C. Shellpoint's Motion
Turning to the other matter before the Court, Shellpoint's request that the Court grant its motion for stay relief is also denied. See Shellpoint's Supplemental Response at 12–13; see also Shellpoint's Stay Relief Motion [ECF No. 46-1]. In November 2019, Shellpoint sought relief from the automatic stay to allow it to proceed with an action to foreclose on its mortgage, arguing, inter alia , that Shellpoint has standing based on the unendorsed Consolidated Note, and that the Debtor had accumulated significant post-petition arrears on the Mortgage. See Shellpoint's Stay Relief Motion at 1–3. But stay relief is not appropriate here given that Shellpoint failed to file sufficient documentation to demonstrate that it was the holder or assignee of the Note at the time that the bankruptcy was commenced. See In re Garcia , 584 B.R. 483, 487–88 (Bankr. S.D.N.Y. 2018) (explaining that for a party to have standing to seek relief from the automatic stay, it must have standing to commence a foreclosure action under New York law); In re Lippold , 457 B.R. at 296–97 (same); see also In re Daly , 2015 WL 196509, at *5 (creditor must show that it had standing at the time the bankruptcy was commenced).

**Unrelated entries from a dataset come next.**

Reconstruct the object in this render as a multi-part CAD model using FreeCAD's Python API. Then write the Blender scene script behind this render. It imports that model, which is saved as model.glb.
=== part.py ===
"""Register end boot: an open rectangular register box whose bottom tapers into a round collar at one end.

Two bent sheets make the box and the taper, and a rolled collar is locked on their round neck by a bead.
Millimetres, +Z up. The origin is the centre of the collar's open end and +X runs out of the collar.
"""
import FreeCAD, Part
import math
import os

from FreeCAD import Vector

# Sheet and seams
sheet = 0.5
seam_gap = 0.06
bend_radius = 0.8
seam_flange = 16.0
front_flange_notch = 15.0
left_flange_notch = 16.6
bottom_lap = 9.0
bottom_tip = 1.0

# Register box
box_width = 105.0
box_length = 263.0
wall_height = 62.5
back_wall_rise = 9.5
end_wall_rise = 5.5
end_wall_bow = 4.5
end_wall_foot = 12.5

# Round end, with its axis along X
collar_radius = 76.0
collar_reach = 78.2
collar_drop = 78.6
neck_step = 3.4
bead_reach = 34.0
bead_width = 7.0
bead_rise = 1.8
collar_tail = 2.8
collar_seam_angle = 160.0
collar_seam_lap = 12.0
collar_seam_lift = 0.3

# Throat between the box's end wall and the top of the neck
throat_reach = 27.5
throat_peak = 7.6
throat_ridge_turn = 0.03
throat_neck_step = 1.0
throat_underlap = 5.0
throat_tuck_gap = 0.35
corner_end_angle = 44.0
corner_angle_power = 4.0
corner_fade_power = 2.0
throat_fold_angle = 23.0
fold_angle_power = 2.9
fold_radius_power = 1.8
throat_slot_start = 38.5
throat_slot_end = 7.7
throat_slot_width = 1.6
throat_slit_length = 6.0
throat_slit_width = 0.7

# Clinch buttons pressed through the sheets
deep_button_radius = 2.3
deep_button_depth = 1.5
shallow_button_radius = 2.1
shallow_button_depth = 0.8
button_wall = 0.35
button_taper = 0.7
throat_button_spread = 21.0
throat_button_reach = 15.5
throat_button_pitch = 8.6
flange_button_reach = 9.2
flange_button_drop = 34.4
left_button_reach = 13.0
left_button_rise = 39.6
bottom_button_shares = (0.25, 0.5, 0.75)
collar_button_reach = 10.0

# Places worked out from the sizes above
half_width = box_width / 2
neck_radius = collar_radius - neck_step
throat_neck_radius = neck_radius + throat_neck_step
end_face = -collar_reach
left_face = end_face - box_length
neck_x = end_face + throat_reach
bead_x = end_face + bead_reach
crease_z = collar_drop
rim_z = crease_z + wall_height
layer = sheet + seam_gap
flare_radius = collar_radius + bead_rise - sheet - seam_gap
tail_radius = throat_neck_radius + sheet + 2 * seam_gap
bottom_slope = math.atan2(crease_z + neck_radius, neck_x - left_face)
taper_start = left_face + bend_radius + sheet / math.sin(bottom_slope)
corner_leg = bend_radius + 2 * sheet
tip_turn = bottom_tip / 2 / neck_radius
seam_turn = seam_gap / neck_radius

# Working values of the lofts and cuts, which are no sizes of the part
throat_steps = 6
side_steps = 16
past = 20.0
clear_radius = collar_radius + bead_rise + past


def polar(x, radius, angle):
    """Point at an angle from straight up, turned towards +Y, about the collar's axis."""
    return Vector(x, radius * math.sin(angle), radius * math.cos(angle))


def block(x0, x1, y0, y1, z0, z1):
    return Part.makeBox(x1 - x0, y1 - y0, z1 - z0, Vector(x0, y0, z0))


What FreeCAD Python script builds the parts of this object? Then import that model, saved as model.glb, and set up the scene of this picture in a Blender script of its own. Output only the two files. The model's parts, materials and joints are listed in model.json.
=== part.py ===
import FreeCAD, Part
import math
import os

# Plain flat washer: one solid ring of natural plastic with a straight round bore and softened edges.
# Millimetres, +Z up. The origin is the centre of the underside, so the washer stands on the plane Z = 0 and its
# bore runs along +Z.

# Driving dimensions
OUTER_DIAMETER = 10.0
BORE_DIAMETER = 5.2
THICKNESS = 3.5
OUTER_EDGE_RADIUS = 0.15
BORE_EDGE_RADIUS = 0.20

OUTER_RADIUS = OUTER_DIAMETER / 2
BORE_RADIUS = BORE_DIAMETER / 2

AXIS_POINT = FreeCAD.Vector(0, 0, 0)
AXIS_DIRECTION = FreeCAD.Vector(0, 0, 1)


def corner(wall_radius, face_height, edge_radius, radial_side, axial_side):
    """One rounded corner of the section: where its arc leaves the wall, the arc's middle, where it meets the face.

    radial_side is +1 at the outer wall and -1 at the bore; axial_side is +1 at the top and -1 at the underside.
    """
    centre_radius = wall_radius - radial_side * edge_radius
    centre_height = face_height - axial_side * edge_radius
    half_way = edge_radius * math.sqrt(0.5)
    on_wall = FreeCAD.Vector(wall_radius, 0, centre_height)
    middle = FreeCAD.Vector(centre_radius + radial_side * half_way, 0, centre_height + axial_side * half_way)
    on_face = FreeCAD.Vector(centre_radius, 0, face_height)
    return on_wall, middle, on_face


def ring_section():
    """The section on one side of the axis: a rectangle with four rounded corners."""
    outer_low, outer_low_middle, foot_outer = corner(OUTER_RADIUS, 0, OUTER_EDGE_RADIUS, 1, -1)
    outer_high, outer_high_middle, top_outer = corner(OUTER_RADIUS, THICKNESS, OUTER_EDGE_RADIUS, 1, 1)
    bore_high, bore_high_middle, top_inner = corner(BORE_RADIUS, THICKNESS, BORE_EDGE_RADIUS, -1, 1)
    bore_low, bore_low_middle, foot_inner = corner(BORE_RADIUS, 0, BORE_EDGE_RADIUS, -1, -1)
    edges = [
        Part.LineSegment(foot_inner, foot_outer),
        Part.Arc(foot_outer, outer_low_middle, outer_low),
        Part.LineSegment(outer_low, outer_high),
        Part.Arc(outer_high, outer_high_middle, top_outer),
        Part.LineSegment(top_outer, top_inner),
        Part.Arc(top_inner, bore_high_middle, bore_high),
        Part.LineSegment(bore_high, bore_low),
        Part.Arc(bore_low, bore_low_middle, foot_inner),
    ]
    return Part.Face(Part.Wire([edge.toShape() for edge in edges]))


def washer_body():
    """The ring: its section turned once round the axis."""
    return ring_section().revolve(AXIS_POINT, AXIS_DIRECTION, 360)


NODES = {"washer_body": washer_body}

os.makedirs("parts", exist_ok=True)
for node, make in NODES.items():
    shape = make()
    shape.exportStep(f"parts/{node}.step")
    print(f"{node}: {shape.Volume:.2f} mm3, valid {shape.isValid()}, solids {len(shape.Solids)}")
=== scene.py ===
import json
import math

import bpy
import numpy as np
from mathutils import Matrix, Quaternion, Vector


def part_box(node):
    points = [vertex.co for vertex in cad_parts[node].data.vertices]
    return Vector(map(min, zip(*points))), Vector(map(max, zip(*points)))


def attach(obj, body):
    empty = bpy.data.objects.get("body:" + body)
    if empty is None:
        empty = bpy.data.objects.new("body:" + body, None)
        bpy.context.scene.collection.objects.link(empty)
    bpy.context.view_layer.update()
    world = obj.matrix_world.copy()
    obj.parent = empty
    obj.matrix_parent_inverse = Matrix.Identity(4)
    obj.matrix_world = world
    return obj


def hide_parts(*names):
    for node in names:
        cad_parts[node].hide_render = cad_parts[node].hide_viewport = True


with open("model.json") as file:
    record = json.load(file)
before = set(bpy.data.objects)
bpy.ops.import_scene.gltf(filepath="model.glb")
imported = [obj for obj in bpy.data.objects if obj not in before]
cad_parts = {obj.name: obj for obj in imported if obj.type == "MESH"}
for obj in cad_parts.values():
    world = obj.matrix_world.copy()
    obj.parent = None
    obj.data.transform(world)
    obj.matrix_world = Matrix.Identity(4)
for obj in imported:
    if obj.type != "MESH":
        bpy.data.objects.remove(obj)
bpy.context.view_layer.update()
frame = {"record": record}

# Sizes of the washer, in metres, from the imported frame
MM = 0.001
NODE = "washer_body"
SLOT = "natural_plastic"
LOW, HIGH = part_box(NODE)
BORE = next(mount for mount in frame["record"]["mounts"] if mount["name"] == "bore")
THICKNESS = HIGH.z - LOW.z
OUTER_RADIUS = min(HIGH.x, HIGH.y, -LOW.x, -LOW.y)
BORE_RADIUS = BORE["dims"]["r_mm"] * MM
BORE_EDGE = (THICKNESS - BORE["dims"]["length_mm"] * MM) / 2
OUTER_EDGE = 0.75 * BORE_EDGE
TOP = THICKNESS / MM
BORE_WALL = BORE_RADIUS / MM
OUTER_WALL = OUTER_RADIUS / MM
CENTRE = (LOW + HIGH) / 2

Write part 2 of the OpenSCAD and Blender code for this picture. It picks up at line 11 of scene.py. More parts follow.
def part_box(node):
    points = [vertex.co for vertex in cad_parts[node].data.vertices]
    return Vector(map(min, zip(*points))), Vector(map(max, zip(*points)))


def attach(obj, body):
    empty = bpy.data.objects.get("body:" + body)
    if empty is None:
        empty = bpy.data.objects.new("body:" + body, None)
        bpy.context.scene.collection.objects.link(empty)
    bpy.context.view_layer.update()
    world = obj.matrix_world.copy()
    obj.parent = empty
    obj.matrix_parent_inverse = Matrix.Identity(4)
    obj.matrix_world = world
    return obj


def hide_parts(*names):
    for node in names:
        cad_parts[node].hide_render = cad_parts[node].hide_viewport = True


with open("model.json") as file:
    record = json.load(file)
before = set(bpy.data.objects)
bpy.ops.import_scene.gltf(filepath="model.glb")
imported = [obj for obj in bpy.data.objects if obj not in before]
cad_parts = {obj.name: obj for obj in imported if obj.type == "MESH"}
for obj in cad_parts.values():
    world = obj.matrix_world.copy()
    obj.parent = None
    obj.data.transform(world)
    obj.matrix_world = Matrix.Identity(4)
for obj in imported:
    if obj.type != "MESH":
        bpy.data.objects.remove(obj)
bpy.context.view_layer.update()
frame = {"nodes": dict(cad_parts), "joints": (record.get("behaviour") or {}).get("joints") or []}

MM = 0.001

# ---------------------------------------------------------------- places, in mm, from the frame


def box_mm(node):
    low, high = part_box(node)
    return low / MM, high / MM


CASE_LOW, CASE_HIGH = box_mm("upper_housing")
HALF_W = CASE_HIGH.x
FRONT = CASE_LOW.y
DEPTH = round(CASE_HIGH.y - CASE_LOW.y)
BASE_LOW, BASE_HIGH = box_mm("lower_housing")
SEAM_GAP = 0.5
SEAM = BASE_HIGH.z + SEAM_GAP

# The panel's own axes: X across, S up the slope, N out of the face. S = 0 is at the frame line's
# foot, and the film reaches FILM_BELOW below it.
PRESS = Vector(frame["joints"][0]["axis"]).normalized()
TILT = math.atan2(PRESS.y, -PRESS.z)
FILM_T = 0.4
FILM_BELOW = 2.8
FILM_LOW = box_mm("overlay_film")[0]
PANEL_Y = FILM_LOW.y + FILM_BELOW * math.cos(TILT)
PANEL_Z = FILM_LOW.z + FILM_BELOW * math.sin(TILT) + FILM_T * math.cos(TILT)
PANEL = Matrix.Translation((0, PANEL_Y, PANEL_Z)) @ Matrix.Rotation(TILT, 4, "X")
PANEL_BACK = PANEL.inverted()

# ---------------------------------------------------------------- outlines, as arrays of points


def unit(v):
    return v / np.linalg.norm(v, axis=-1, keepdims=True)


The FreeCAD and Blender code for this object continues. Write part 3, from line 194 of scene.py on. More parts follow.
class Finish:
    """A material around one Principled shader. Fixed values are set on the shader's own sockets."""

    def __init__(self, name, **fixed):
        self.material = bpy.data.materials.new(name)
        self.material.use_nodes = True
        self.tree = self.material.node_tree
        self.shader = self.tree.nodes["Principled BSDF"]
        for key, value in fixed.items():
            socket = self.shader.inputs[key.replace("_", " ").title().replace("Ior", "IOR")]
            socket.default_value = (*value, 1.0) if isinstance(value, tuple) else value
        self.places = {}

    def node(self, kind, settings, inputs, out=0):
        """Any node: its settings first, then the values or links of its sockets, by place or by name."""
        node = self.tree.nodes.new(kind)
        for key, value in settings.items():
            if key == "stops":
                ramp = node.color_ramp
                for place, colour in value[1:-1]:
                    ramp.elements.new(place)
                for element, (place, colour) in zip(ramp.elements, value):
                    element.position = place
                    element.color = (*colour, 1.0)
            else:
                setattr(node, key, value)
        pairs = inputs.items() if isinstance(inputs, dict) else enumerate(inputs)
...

The Court notes that Shellpoint attached the same unendorsed Consolidated Note to its stay relief motion. See ECF No. 46-2.
CONCLUSION
For the reasons set forth above, the Debtor's request to void BNYM's lien is denied. Additionally, it is hereby ordered that, consistent with the Court's ruling on the record at the June 2, 2021 hearing and its discussion here today, Shellpoint's Proof of Claim is disallowed and expunged, and Shellpoint's Stay Relief Motion is denied.